Hace un par de fines de semana, los informativos de Telecinco nos "regalaban" imágenes sobrecogedoras, pretendidamente espeluznantes, en lugar de informativas, sobre el maremoto de Japón. Un abanico polifónico de estampas forzosamente lacrimógenas: desde la niña que encuentra su vestido favorito entre los restos de su casa destruida, hasta la familia que protagoniza una escena fúnebre en la que cogen, uno por uno y con palillos, los huesos de sus familiares perdidos. Todo ello regado con una voz en off, casi susurrada, que invitaba a la depresión.
Cuando parecía que no podría haber nada más horrible, un grupito de líderes de los gobiernos más poderosos del planeta ocuparon las pantallas. Yéndose a comer. Sonriendo.
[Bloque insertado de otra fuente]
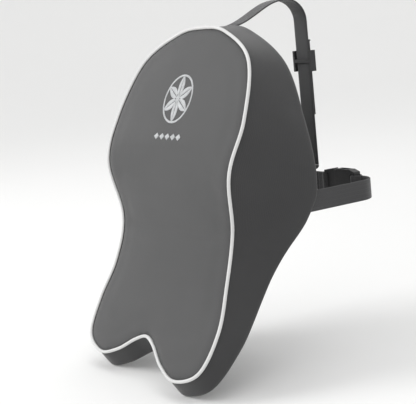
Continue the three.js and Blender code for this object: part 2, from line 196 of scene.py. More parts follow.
def inset(loop, distance):
    """A clockwise loop of points moved inwards along its normals, by one distance or one for each."""
    along = np.roll(loop, -1, 0) - np.roll(loop, 1, 0)
    along /= np.linalg.norm(along, axis=1)[:, None]
    return loop + np.stack([along[:, 1], -along[:, 0]], 1) * np.reshape(distance, (-1, 1))


def distance_to(points, loop):
    """Distance from each 2-D point to a closed loop."""
    best = np.full(len(points), np.inf)
    for start, end in zip(loop, np.roll(loop, -1, 0)):
        along = end - start
        t = np.clip((points - start) @ along / max(along @ along, 1e-9), 0, 1)
        best = np.minimum(best, np.linalg.norm(points - start - t[:, None] * along, axis=1))
    return best


def inside(points, loop):
    """Whether each 2-D point lies inside a closed loop."""
    odd = np.zeros(len(points), bool)
    for (x1, y1), (x2, y2) in zip(loop, np.roll(loop, -1, 0)):
        crosses = (y1 > points[:, 1]) != (y2 > points[:, 1])
        if y1 != y2:
            odd ^= crosses & (points[:, 0] < x1 + (points[:, 1] - y1) / (y2 - y1) * (x2 - x1))
    return odd


def fill(loop, spacing):
    """Triangles over the inside of a closed 2-D loop: points, faces and distances from the loop."""
    low, high = loop.min(0), loop.max(0)
    row_height = spacing * math.sqrt(3) / 2
    rows = np.arange(low[1], high[1], row_height)
    points = np.array(
        [
            (x, y)
            for i, y in enumerate(rows)
            for x in np.arange(low[0] + spacing / 2 * (i % 2), high[0], spacing)
        ]
    )
    points = points[inside(points, loop)]
    points = points[distance_to(points, loop) > 0.55 * spacing]
    everything = [Vector(p) for p in np.concatenate([loop, points])]
    found = delaunay_2d_cdt(everything, [], [list(range(len(loop)))], 1, 1e-4)
    verts = np.array([tuple(v) for v in found[0]])
    return verts, [list(f) for f in found[2]], distance_to(verts, loop)


# ---- meshes -------------------------------------------------------------------------------------
def grid(points, along_u, along_v, closed_u=False, closed_v=False):
    """Quads over points[u][v]. Returns points, faces and the UV of each corner, in metres."""
    nu, nv = points.shape[:2]
    faces, uvs = [], []
    for i in range(nu if closed_u else nu - 1):
        for j in range(nv if closed_v else nv - 1):
            corners = [(i, j), (i + 1, j), (i + 1, j + 1), (i, j + 1)]
            faces.append([(p % nu) * nv + q % nv for p, q in corners])
            uvs += [(along_u[p], along_v[q]) for p, q in corners]
    return points.reshape(-1, 3), faces, uvs


def merge(parts):
    """Several (points, faces, uvs) as one."""
    verts, faces, uvs = [], [], []
    total = 0
    for part_verts, part_faces, part_uvs in parts:
        verts.append(part_verts)
        faces += [[i + total for i in f] for f in part_faces]
        uvs += list(part_uvs)
        total += len(part_verts)
    return np.concatenate(verts), faces, uvs


def piece(name, shape, material, body="root"):
    """A visible piece from (points in metres, faces, uvs), riding on a CAD body."""
    verts, faces, uvs = shape
    mesh = bpy.data.meshes.new(name)
    mesh.from_pydata([tuple(v) for v in verts], [], faces)
    layer = mesh.uv_layers.new(name="UVMap")
    layer.data.foreach_set("uv", np.array(uvs, np.float32).ravel())
    mesh.polygons.foreach_set("use_smooth", np.ones(len(mesh.polygons), bool))
    mesh.materials.append(material)
    mesh.validate()
    mesh.update()
    obj = bpy.data.objects.new(name, mesh)
    scene.collection.objects.link(obj)
    if body:
        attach(obj, body)
    return obj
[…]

Haciéndose fotos. Iban a decidir si entraban en la guerra de Libia o no. Decidirían si unos cuantos cientos o miles de personas morían o no, mientras comían manjares que aquéllos no habrían podido imaginar en sus vidas. La voz en off, aquí, no parecía estar pasándolo tan mal, pero a mí se me estaban revolviendo las tripas.
El desastre natural, el que no se puede evitar, el que no se elige, el que nos impone el contrato de alquiler de este planeta que habitamos... ese desastre duele, sobrecoge, deprime y altera nuestra calma. Pero es el desastre humano, el que se busca, el que unos cuantos deciden mientras almuerzan y beben vino... es ese desastre el que realmente horroriza y merma la fe en lo que somos y podemos llegar a ser.